One of two known Jackson signed bats in the hobby!1928-30 "Shoeless Joe" Jackson Signed Bat from 1918 Chicago White Sox Teammate. They are linked in baseball lore by membership upon the 1918 Chicago White Sox, and by personal tragedy. The story of Joe Jackson is familiar to even the most casual baseball historian, one of the leading lights of the Dead Ball Era game banished from professional ball by Commissioner Kenesaw Mountain Landis for his alleged participation in throwing the 1919 World Series for crooked gamblers.
The story of Johnny Mostil, whose game used lumber serves as the medium for Jackson's exceedingly rare autograph, is far less familiar. Mostil played only ten games for the 1918 White Sox before relegation to the American Association's Milwaukee Brewers for two years, returning to the ChiSox for nine more seasons beginning in 1921. Though he never reached the heights of Jackson, Mostil did become, for two seasons, one of the top stars of the American League. His 135 runs scored and forty-three stolen bases in 1925 led the Junior Circuit, and he finished second in American League MVP voting for 1926 to George Burns.

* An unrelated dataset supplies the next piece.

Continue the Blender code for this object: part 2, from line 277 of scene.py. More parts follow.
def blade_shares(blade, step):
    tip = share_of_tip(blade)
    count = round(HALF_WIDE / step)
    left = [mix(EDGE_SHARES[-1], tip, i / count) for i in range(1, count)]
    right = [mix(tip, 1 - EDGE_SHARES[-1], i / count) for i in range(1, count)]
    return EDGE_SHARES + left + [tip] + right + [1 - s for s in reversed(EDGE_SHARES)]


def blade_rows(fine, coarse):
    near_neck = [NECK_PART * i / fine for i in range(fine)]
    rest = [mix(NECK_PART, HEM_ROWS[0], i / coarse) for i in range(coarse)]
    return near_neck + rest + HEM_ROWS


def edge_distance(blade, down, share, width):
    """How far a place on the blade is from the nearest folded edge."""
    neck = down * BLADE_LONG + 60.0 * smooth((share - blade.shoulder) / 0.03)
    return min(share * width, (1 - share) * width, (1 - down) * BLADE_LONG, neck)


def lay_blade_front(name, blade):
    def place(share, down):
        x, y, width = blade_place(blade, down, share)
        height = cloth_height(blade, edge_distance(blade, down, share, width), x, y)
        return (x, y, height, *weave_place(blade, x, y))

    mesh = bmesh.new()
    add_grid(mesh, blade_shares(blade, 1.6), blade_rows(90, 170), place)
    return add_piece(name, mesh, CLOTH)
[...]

So it came as a tremendous shock to his growing fanbase when The Los Angeles Times reported on March 9, 1927 that Mostil had attempted suicide in his hotel room at spring training, slashing his own wrists and throat and stabbing himself in his failed bid to end his own life. Though Mostil would return to competition late in the season, injuries would drive him from the Majors for good early in 1929, having never regained his former brilliance.
Perhaps during these last gasps of his Major League career, or more likely during Mostil's return to the minors and barnstorming competition, Mostil presented his bat to Jackson for an autograph. While Shoeless Joe was embarrassed by his own illiteracy, and thus typically avoided signing his name unless legal issues required it, he apparently felt compelled to honor his former teammate's request with the magnificently bold black fountain pen example we find here, a bona fide 9/10. At some point subsequent to that autograph session, the bat was returned to the Louisville Slugger factory for reproduction, as faded sidewriting (only "Johnny M" remains visible) attests.
A signed letter of provenance from the consignor to a 2005 auction picks up the story. The gentleman explains that his grandparents had been friends with Jackson in their shared Greenville, South Carolina hometown in the 1930's and 1940's, and that they had purchased the bat at a local auction because of that association. The letter states that his grandfather gave the bat to him in the mid-1970's.
The bat measures thirty-four and a half inches in length, at a weight of thirty-four and a half ounces. A handle crack extends close to the center brand but is invisible upon display. A coating of polyurethane was applied at some point, presumably to protect the autograph. A thrilling and exceedingly rare artifact for the advanced collector, with solid provenance and paperwork from both leading autograph authentication firms. LOA from PSA/DNA (bat). Full LOA from PSA/DNA (autograph). Full LOA from James Spence Authentication (autograph). Letter of provenance from owner.